#### INSTRUCTIONS FOR THE TASK:
What is to be transcribed is the run of lines opening with the one that has "touches the waist" and closing with the one that has "bpy.context.scene.collection.objects.link(empty)", and only that run, exactly.

#### STORED ROWS:
* * * * * * *
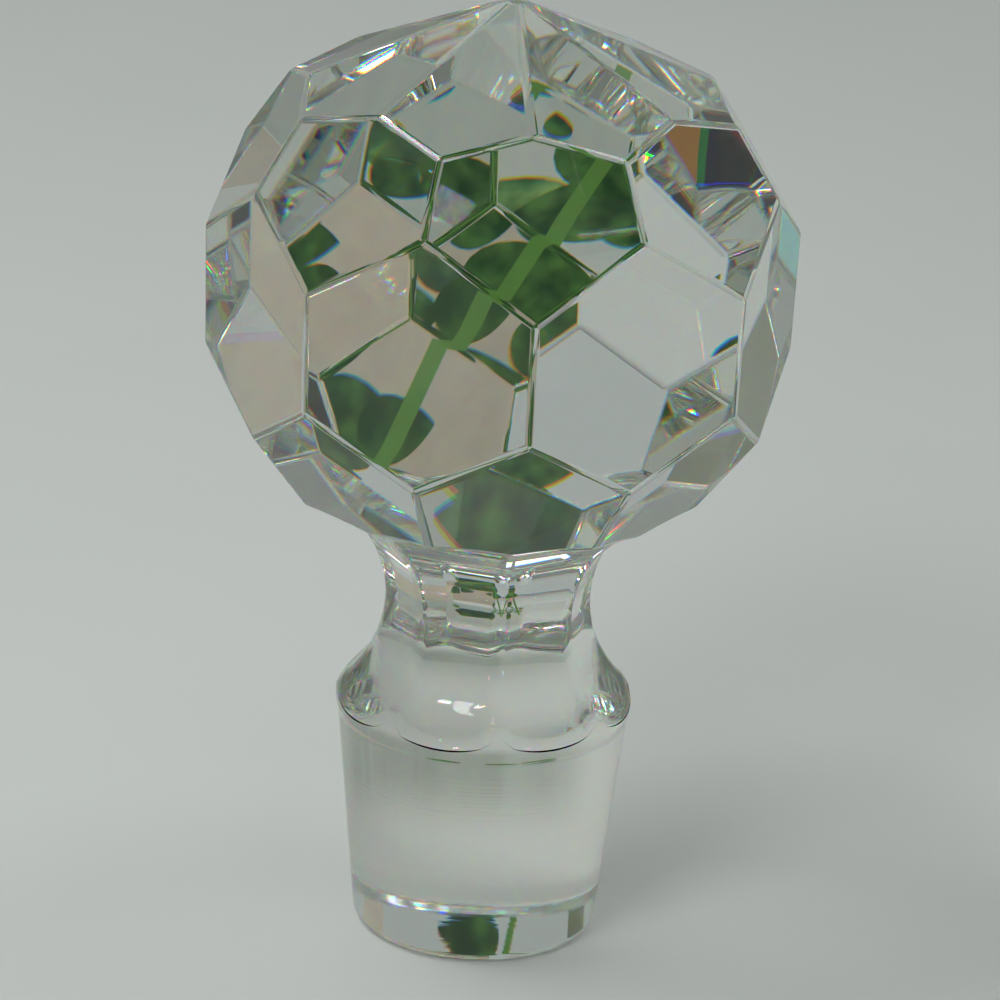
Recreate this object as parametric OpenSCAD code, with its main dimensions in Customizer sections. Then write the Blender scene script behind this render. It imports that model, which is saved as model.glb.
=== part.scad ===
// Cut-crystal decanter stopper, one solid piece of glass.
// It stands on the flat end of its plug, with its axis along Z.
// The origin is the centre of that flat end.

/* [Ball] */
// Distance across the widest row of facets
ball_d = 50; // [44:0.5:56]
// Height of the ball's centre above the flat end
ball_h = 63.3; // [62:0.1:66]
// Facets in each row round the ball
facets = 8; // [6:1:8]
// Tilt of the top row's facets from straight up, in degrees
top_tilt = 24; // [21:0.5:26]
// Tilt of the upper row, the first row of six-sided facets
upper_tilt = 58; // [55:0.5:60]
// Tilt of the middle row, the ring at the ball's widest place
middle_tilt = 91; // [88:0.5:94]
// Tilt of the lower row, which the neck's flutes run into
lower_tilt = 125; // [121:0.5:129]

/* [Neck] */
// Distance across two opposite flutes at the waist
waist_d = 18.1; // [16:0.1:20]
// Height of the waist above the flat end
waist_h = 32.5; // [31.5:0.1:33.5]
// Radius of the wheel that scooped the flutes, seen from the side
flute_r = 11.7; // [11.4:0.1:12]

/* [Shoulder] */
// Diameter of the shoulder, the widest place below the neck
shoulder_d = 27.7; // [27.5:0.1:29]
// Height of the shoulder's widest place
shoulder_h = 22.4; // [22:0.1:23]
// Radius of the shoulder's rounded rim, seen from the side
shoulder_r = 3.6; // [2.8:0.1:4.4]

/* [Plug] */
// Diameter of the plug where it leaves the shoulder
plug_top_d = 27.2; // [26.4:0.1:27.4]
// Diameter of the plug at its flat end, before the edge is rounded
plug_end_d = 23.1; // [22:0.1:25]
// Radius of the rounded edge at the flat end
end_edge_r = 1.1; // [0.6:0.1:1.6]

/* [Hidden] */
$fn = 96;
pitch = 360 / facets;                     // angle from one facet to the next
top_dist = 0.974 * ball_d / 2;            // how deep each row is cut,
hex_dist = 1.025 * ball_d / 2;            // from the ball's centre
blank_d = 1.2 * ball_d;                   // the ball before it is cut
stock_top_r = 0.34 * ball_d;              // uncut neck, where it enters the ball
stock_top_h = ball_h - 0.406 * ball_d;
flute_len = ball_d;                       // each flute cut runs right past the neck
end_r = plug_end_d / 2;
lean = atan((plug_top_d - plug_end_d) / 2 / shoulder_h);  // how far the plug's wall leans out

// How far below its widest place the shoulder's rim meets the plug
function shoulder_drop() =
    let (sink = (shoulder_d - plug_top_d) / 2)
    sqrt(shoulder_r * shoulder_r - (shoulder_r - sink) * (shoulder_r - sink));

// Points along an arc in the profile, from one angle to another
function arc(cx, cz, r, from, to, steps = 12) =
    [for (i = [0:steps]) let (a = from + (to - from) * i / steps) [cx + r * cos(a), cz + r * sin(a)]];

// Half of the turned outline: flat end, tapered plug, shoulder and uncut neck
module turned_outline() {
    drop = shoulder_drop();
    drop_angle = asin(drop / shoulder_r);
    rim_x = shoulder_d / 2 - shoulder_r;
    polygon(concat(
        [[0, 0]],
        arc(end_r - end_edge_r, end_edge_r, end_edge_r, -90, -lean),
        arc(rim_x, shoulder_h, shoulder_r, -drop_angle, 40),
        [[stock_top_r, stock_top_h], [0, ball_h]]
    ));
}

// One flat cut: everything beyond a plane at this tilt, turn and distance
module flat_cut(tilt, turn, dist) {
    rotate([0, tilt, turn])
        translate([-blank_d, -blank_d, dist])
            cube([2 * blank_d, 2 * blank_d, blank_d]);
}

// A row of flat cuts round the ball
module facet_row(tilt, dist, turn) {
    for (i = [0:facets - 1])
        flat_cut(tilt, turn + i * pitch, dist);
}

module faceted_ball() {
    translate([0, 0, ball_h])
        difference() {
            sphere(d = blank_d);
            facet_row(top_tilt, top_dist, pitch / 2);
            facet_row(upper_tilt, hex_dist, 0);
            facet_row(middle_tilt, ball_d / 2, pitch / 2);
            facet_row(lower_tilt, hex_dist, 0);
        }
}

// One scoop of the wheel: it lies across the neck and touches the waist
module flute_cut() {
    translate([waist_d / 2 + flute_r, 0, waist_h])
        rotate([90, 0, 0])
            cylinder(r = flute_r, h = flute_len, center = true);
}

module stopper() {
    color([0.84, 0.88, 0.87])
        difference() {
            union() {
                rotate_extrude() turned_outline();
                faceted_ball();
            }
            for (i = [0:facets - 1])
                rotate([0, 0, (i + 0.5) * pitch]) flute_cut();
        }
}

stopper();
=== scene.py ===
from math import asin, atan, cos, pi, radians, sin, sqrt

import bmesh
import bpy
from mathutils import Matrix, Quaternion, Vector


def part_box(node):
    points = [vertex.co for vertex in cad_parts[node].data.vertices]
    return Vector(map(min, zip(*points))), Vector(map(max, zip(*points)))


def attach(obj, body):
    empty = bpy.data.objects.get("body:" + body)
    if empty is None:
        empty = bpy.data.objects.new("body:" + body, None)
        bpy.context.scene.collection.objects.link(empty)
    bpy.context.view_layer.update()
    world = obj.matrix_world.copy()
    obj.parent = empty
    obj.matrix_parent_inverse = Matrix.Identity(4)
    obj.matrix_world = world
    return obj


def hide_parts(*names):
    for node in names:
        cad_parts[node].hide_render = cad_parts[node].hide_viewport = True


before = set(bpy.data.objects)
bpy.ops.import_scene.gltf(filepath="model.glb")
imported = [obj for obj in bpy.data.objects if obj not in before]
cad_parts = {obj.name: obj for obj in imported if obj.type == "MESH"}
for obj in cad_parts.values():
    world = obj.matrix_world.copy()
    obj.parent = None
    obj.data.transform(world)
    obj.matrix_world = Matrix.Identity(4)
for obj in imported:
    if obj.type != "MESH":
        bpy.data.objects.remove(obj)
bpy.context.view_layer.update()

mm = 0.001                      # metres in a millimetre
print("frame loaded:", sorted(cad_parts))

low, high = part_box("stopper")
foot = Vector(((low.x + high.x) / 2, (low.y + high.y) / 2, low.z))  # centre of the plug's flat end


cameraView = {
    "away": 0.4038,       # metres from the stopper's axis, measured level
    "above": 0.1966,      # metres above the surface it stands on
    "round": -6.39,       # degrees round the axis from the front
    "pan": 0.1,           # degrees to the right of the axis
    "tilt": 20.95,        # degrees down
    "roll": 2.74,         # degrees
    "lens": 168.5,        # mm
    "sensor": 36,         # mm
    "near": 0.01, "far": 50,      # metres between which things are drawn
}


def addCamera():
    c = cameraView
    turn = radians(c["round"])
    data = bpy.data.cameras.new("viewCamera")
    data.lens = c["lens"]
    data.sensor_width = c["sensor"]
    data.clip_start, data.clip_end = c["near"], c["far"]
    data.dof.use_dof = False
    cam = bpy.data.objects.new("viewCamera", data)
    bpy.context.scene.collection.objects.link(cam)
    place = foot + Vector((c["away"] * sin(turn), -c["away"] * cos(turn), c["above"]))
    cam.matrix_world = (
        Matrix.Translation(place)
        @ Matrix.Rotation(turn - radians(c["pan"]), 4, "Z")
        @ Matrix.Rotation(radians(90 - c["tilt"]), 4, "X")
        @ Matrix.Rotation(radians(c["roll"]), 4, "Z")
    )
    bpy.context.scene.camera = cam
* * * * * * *
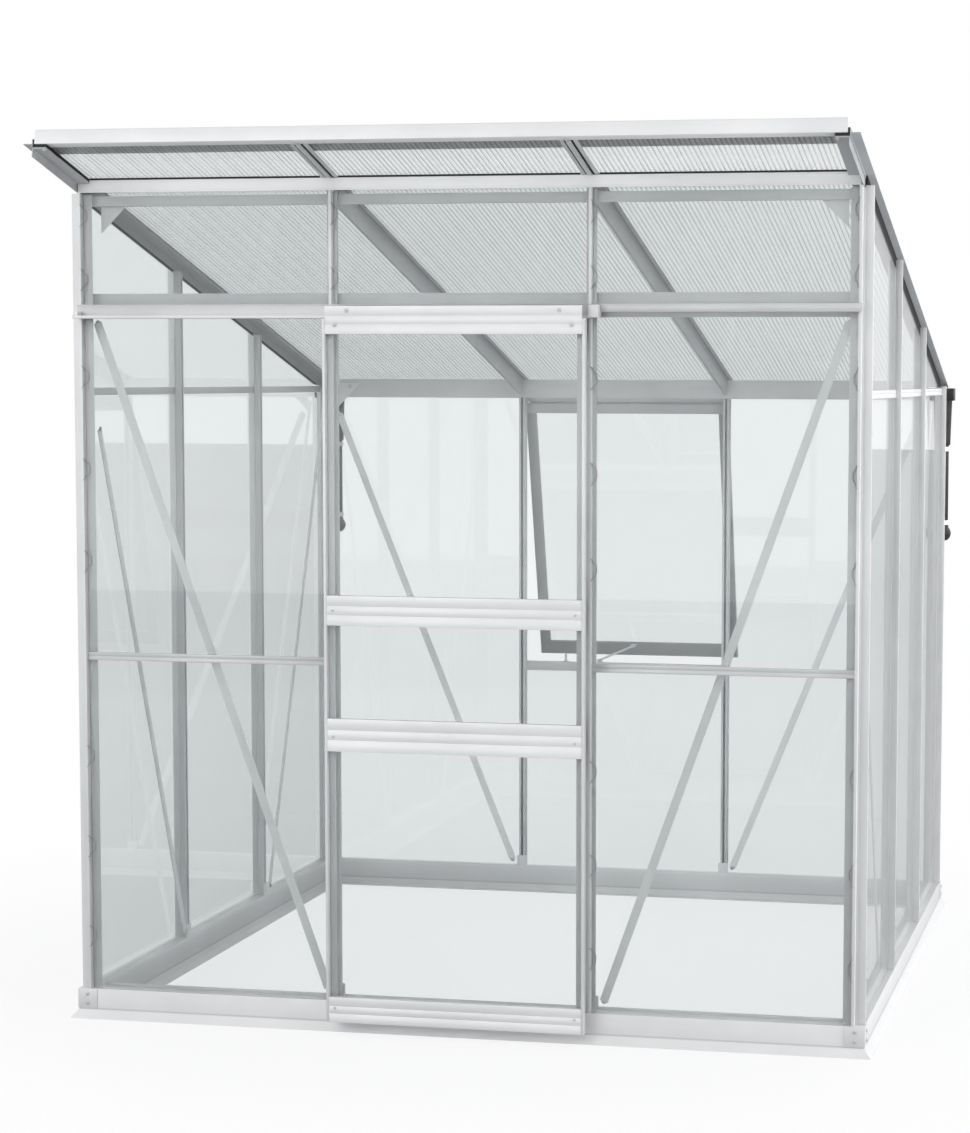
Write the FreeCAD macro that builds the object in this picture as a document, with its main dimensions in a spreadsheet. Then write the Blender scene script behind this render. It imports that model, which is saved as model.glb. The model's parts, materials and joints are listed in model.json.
* * * * * * *
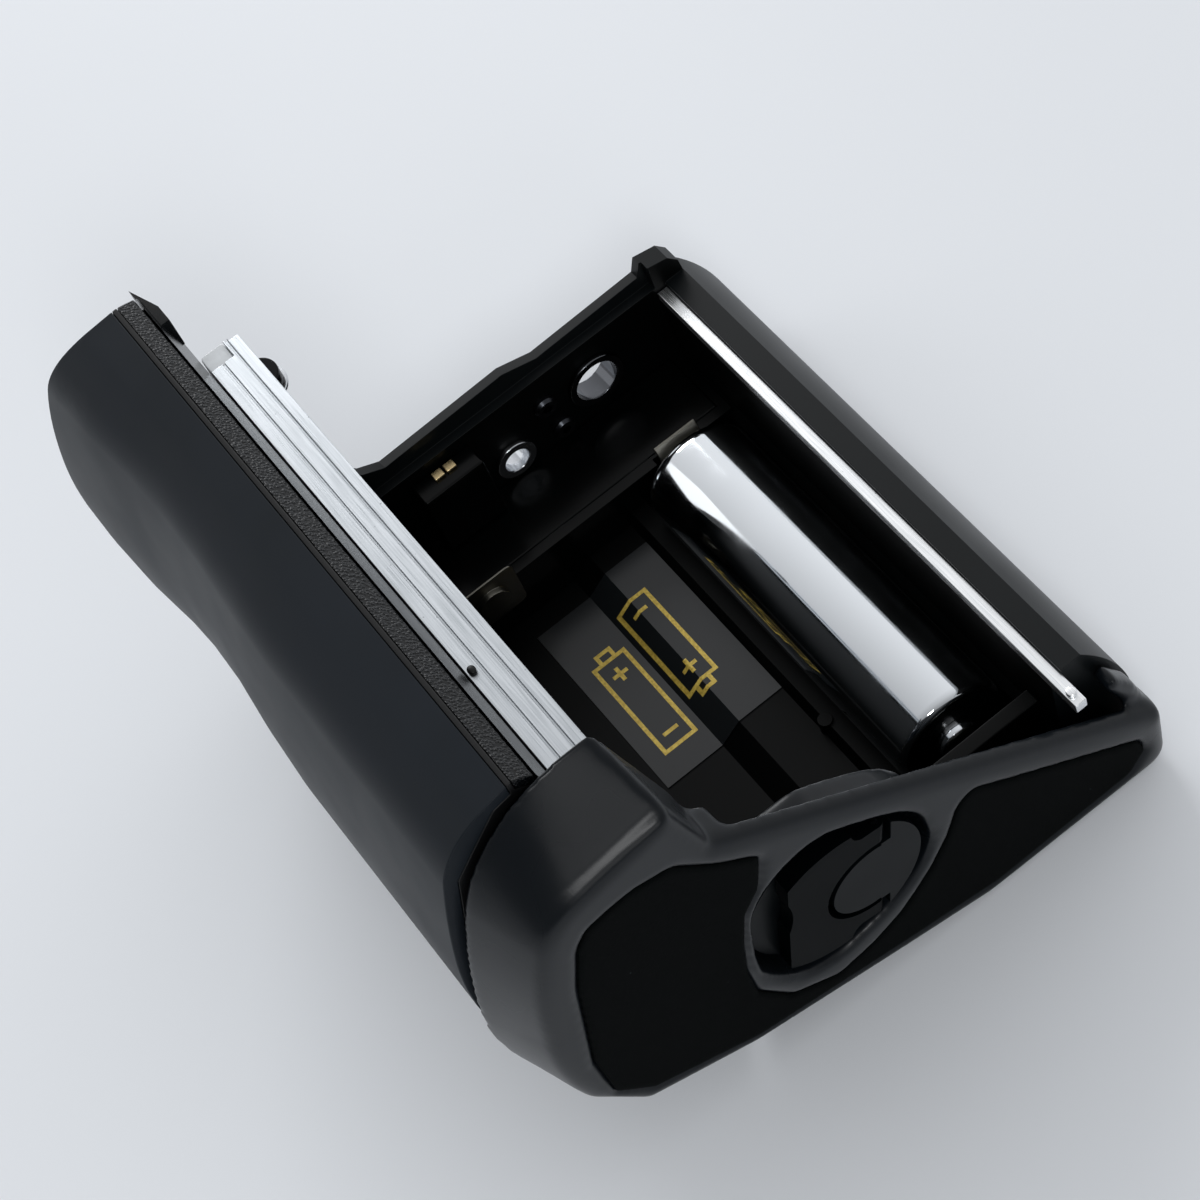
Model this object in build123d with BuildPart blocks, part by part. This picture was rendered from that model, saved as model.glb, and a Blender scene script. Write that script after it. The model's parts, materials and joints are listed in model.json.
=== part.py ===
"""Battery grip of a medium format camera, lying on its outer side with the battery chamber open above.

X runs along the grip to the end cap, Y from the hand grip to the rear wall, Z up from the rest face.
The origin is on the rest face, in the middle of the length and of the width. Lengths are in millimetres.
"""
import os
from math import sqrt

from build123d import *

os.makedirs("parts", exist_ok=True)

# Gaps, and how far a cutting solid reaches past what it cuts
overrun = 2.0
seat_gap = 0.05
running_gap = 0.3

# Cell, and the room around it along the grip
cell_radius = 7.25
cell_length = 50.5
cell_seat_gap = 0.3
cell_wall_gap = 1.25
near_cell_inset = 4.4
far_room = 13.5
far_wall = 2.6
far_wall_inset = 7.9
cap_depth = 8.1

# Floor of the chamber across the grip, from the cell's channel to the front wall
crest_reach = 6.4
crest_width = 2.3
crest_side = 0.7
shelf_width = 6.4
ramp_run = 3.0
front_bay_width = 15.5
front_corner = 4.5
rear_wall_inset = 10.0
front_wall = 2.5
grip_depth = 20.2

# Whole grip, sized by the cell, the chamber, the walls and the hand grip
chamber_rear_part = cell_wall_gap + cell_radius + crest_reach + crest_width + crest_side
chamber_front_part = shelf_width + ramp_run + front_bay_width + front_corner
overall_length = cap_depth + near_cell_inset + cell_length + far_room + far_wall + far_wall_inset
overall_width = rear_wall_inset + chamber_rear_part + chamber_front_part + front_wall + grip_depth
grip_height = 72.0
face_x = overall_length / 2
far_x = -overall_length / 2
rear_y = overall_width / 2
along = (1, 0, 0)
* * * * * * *
#### RESULT:
// One scoop of the wheel: it lies across the neck and touches the waist
module flute_cut() {
    translate([waist_d / 2 + flute_r, 0, waist_h])
        rotate([90, 0, 0])
            cylinder(r = flute_r, h = flute_len, center = true);
}

module stopper() {
    color([0.84, 0.88, 0.87])
        difference() {
            union() {
                rotate_extrude() turned_outline();
                faceted_ball();
            }
            for (i = [0:facets - 1])
                rotate([0, 0, (i + 0.5) * pitch]) flute_cut();
        }
}

stopper();
=== scene.py ===
from math import asin, atan, cos, pi, radians, sin, sqrt

import bmesh
import bpy
from mathutils import Matrix, Quaternion, Vector


def part_box(node):
    points = [vertex.co for vertex in cad_parts[node].data.vertices]
    return Vector(map(min, zip(*points))), Vector(map(max, zip(*points)))


def attach(obj, body):
    empty = bpy.data.objects.get("body:" + body)
    if empty is None:
        empty = bpy.data.objects.new("body:" + body, None)
        bpy.context.scene.collection.objects.link(empty)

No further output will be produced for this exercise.